Not far behind were those aged 30 to 34: The proportion of single women in this bracket went up from 25.1 per cent to 32.8 per cent, while that of men increased from 37.1 per cent to 41.9 per cent.
When sorted by ethnic group, data showed that the Chinese had the highest proportion of singles.
For instance, in 2020, among residents aged 40 to 49, about 17.4 per cent and 18.6 per cent of Chinese men and women were single.
This was higher than 15 per cent and 9.2 per cent for Malay men and women respectively, and 6.2 and 6.3 per cent for Indian men and women.
FEWER CHILDREN BORN
At the same time, women generally had fewer children in 2020 compared to a decade before, said the DOS.
Among female residents aged 15 and above who have ever been married, the average number of children born fell across all age brackets. The average decreased from 2.24 children per woman in 2010, to 2.04 in 2020.
Lower averages were also seen across all educational groups, said the DOS, adding that the largest decrease was observed among women with below secondary qualifications.
In 2010, women in this group aged 40 to 49 had an average of 2.21 children, but in 2020, this figure fell to 2.01.
Still, in line with previous trends, higher educated females had fewer children on average than those with lower educational qualifications.
Among these female residents aged 40 to 49, university graduates had an average of 1.66 children in 2020 – lower than the average of 1.94 children among those with secondary qualifications, the DOS said.
EDUCATION LEVELS IMPROVE
The educational profile of the resident population improved between 2010 and 2020.
In 2020, among residents aged 25 and above, nearly six in ten had post-secondary or higher qualifications. This is up from less than five in 10 in 2010.
“The Chinese, Malay and Indian communities all saw improvements in their educational attainment,” added the DOS.
It also noted that women have “made more significant progress” in this aspect.
For instance, among residents aged 55 and over in 2020, the proportion of men with post-secondary or higher qualifications was 11.2 percentage points higher than that of women.

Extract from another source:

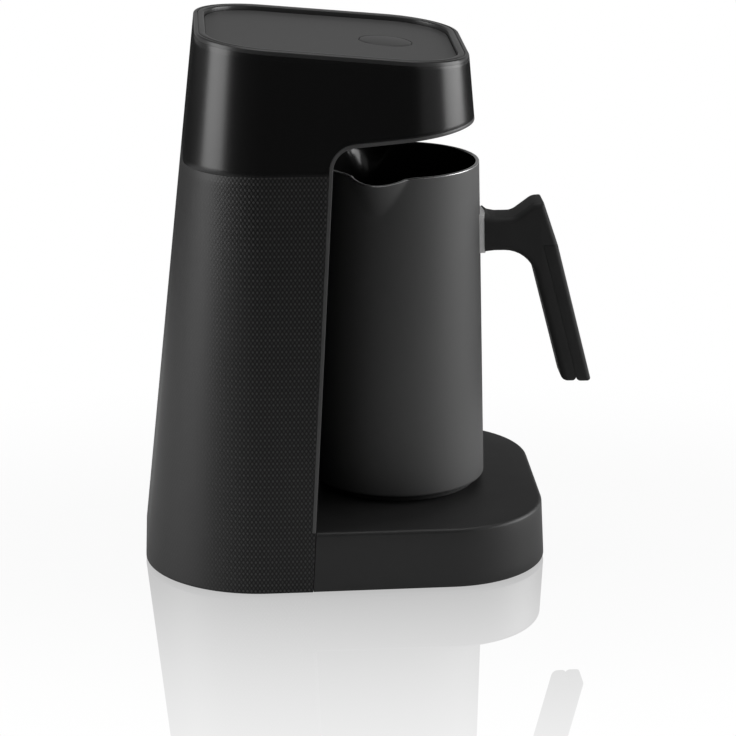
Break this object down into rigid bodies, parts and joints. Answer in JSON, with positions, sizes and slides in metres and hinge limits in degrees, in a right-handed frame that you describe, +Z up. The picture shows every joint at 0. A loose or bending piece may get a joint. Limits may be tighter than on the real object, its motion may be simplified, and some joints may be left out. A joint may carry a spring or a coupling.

This narrowed to a 2.4 percentage-point difference among those aged 35 to 44.
Among those aged 25 to 34, the proportion for women – at 90.2 per cent - marginally beat the figure for men, which was 90 per cent.
Overall, literacy rates rose to 97.1 per cent in 2020, up from 95.9 per cent in 2010.
Across all age groups, multi-language literacy rates were also higher or remained stable.
There was an overall increase in English literacy across the three major ethnic groups, the DOS noted.
RELEVANCE OF SORTING DATA BY ETHNIC GROUPS
At a press conference on the release of the data, Ms Indranee was asked by reporters about the continued relevance of separating data by ethnic categories, given that there may be sharp inequalities even within these groups.
Ms Indranee said being a multi-racial and multi-religious state is “a constant work in progress”.
“(This) also means that you don't really ever get to a post-race situation where it doesn't matter at all.”
She added: “If you didn't have this data - then let's say that a particular ethnic group was not doing well compared to the others. You will have no idea how many, you will have no idea in what areas, you wouldn't know whether the problem was education, or whether the problem was something else.
“All you would have is just one big blob of data, and you will have no ability to say, actually this group is not doing so well. What are the reasons, how can we help, what are the interventions that we can make?”
“The thinking behind this data is: To the extent that any group may not be doing as well as any others in any areas, then it tells us that as a society in terms of policy, then we should do something to try and make sure that we can bridge any gap.”